Mais, ce qui est frappant dans cet ensemble de discussions c’est qu’il lui arrive de se contredire. Ainsi, quittant les grandes écoles, il se dit affolé à l’idée de devenir professeur. Or, il le devient et ne l’acceptera pas !

Un aspect important : Sartre a dit que les français n’avaient jamais été aussi libres que pendant l’occupation… Pourquoi ? Parce que, disait-il, ils n’avaient que deux choix, être résistants ou collabos. Et lui considère que celui qui n’était pas collabo était donc résistant ! Et que faisait-il de tous ceux, les plus nombreux, qui ne s’engageaient ni dans un sens ni un autre ?...Il les met dans le groupe des résistants et les fait même accepter d’être pris en otages, avec toutes les conséquences qui s’ensuivent, rien que suite à une rafle sur une place par les Allemands, alors que tout simplement ils étaient au mauvais endroit au mauvais moment. Ils deviennent résistants et doivent se comporter en fonction. Ils doivent se comporter comme tels car seuls les actes comptent dit-il.

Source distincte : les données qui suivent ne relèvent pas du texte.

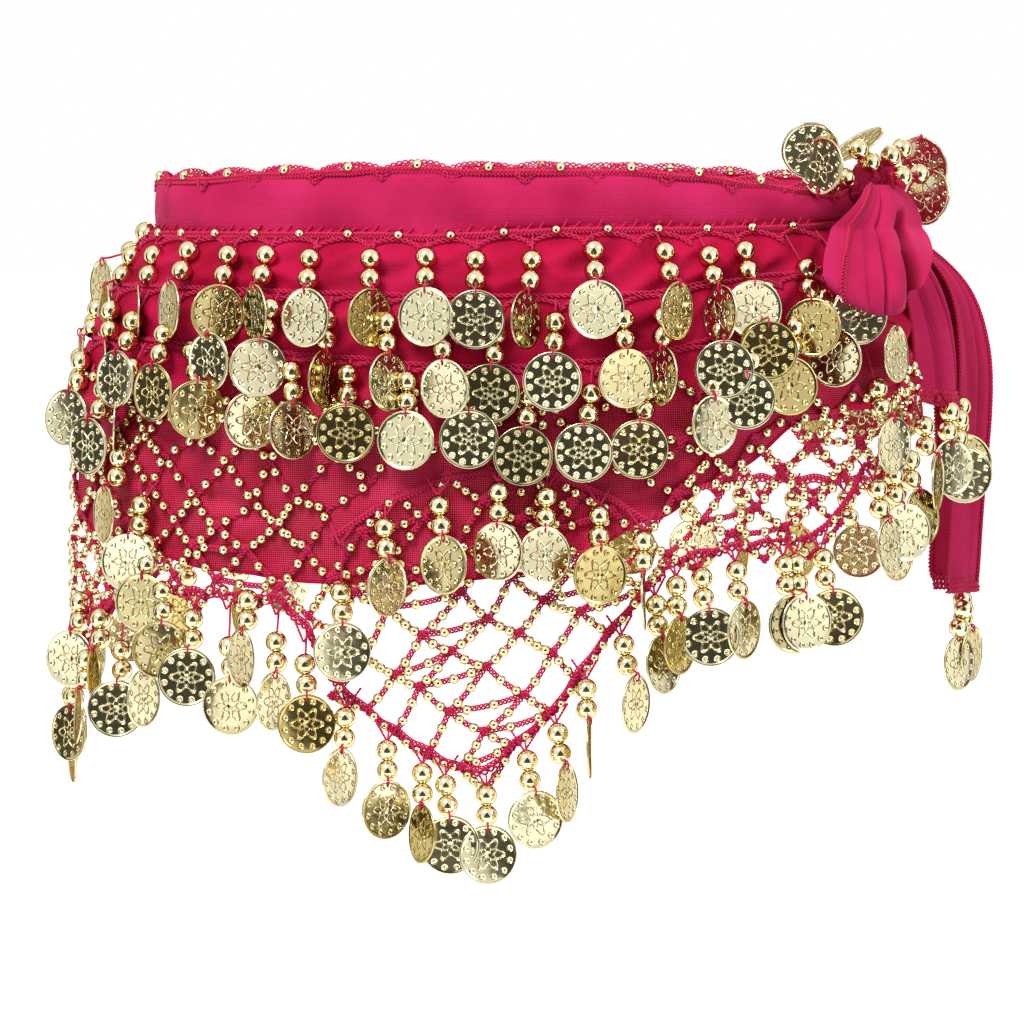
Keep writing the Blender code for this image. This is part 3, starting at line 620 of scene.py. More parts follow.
def coin_template():
    """A flat coin of radius 1 that faces Z: points and faces."""
    turn = np.arange(COIN_SEGMENTS) * 2.0 * math.pi / COIN_SEGMENTS
    points = [(0.0, 0.0, 0.0)]
    points += [
        (share * math.cos(t), share * math.sin(t), lift * MM / COIN_RADIUS)
        for share, lift in COIN_SECTION for t in turn
    ]
    points.append((0.0, 0.0, COIN_SECTION[-1][1] * MM / COIN_RADIUS))
    points = np.array(points)
    first = 1 + np.arange(COIN_SEGMENTS)
    last = (len(COIN_SECTION) - 1) * COIN_SEGMENTS + first
    caps = np.concatenate((fan(0, first, False), fan(len(points) - 1, last, True)))
    walls = grid_faces(len(COIN_SECTION), COIN_SEGMENTS, False, True)[:, ::-1] + 1
    return points, [walls, caps]


COIN = coin_template()


def add_coin(shape, centre, side, up, away, number):
    """One coin, lightly bent, with a UV over its face and a tone that paints a darker reflection on some."""
    points, faces = COIN
    over, along, twist = COIN_BENDS[number % len(COIN_BENDS)]
    x, y = points[:, 0], points[:, 1]
    bend = (over * x * x + along * y * y + twist * x * y) * MM / COIN_RADIUS
    z = points[:, 2] + bend
    placed = centre + COIN_RADIUS * (x[:, None] * side + y[:, None] * up + z[:, None] * away)
    shape.add(placed, faces, points[:, :2] / 2.0 + 0.5, (number * TONE_STEP) % 1.0)


class Kit:
    """The three finishes of a row of pendants: thread, beads and coins."""

    def __init__(self, name):
        self.name = name
        self.thread, self.beads, self.coins = Shape(), Shape(), Shape()
        self.hung = 0

    def finish(self, *nodes):
        make_piece(self.name + "_thread", self.thread, THREAD, "thread", *nodes)
        if self.beads.total:
            make_piece(self.name + "_beads", self.beads, GOLD, "gilt", *nodes)
        if self.coins.total:
            make_piece(self.name + "_coins", self.coins, COIN_GOLD, "gilt", *nodes)


def add_pendant(kit, top, beads, centre, face, away):
    """Thread from the top through two beads to a coin, hung by a ring of thread."""
    up = unit(np.array((0.0, 0.0, 1.0)) + TOP_LEAN * unit(beads[1] - centre))
    if abs(up @ face) > FACE_LIMIT or (beads[1] - centre)[2] < 0.0:
        up = unit(beads[1] - centre)
    side = unit(np.cross(up, -face))
    up = np.cross(-face, side)
    rise = unit(beads[0] - beads[1])
    across = unit(np.cross(rise, -away))
    axes = np.stack((across, rise, np.cross(across, rise)))
    add_balls(kit.beads, BEAD_BALL, beads, BEAD_RADIUS, np.stack((axes, axes)))
    add_coin(kit.coins, centre, side, up, face, kit.hung)
    rim = centre + up * COIN_RADIUS
    into, out_of = mix(top, beads[0], 0.6), mix(beads[1], rim, 0.75)
    path = np.stack((top, into, beads[0], beads[1], out_of, rim + up * 0.0004))
    add_tube(kit.thread, path, np.broadcast_to(away, path.shape), THREAD_RADIUS)
    turn = np.arange(RING_POINTS)[:, None] * 2.0 * math.pi / RING_POINTS
    ring = rim - up * RING_DROP + up * RING_HALF_HEIGHT * np.cos(turn) + face * RING_HALF_DEPTH * np.sin(turn)
    add_tube(kit.thread, ring, np.broadcast_to(side, ring.shape), RING_RADIUS, closed=True)
    kit.hung += 1


def hang_pendant(kit, place, column, z, layer, hung):
    """A pendant straight down from its root, with the swing and the turn of its entry."""

    def spot(hang):
        share = hang.drop / COIN_CENTRE.drop
        drop = hang.drop + hung.drop * min(1.0, hang.drop / PENDANT_BEADS[0].drop)
        out = hang.out + hung.out * share
        return place(column + hung.swing * share * MM / COLUMN_STEP, z - drop * MM, layer + out * MM)

    level = math.radians(hung.facing)
    lean = math.radians(COIN_LEANS[kit.hung % len(COIN_LEANS)])
    face = unit(np.array((math.sin(level), -math.cos(level), math.sin(lean))))
    beads = [spot(hang) for hang in PENDANT_BEADS]
    add_pendant(kit, spot(PENDANT_TOP), beads, spot(COIN_CENTRE), face, outward(column_angle(column), z))


def hang_row(kit, place, columns, line, layer, known, hanger):
    """Pendants at these columns: as the front's table says, or by the pattern."""
    for number, column in enumerate(columns):
        turn, swing = BACK_PATTERN[number % len(BACK_PATTERN)]
        entry = known.get(column, (0.0, swing, column_angle(column) + turn))
        hung = Hung(*entry)
        at = column + hung.shift
        hanger(kit, place, at, line(at), layer, hung)


# -------------------------------------------------------------------- finishes

# Metres of cloth for one unit of UV, and the pitch of the weave in metres.
CLOTH_UV = 0.1
WEAVE_PITCH = 0.00085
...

Cette prise de position lui convient d’autant plus que plus loin il reviendra sur le sujet en disant que par le fait même d’avoir continué à écrire il avait été résistant !

Vous comprendrez qu’il ne m’est pas possible de résumer ici 483 pages de raisonnements.

Dans l’ensemble on y parle beaucoup de sa haine des Etats-Unis, de sa sympathie pour le régime de Castro, de son amour pour les femmes en général et de sa relation avec le Castor, de sa jeunesse, de l’écriture etc. Il dit ne pas avoir aimé le communisme ni l’URSS mais avoir choisi de soutenir ce pays uniquement pour s’opposer à l’Amérique qui, à ses yeux, était le plus grand danger de la planète. Il a une haine incroyable pour de Gaulle même s’il reconnaît que celui-ci a mis dans les faits des points auxquels il tenait. Il s’est aussi disputé avec beaucoup de monde à commencer par Camus. Aux questions posées là-dessus il a nettement tendance à glisser. Il reconnaît que l’Etranger est superbe comme il dit que « La condition humaine » est probablement le meilleur roman du siècle tout en haïssant Malraux qui suivait de Gaulle. Quant à Raymond Aron, son ami des grandes écoles, il le traite carrément d’imbécile. De Céline il dit qu’il aurait dû mourir plus vite, juste après « Le voyage » car le reste de son œuvre serait totalement nulle (là, il y a du vrai et du faux il convient de l’admettre)

Bref, ce livre se doit d’être lu par les amateurs de Sartre. J’ai toujours préféré Camus mais il est, avec Sartre, celui qui a fait l’opinion des années 40 et 50, plus loin pour Sartre.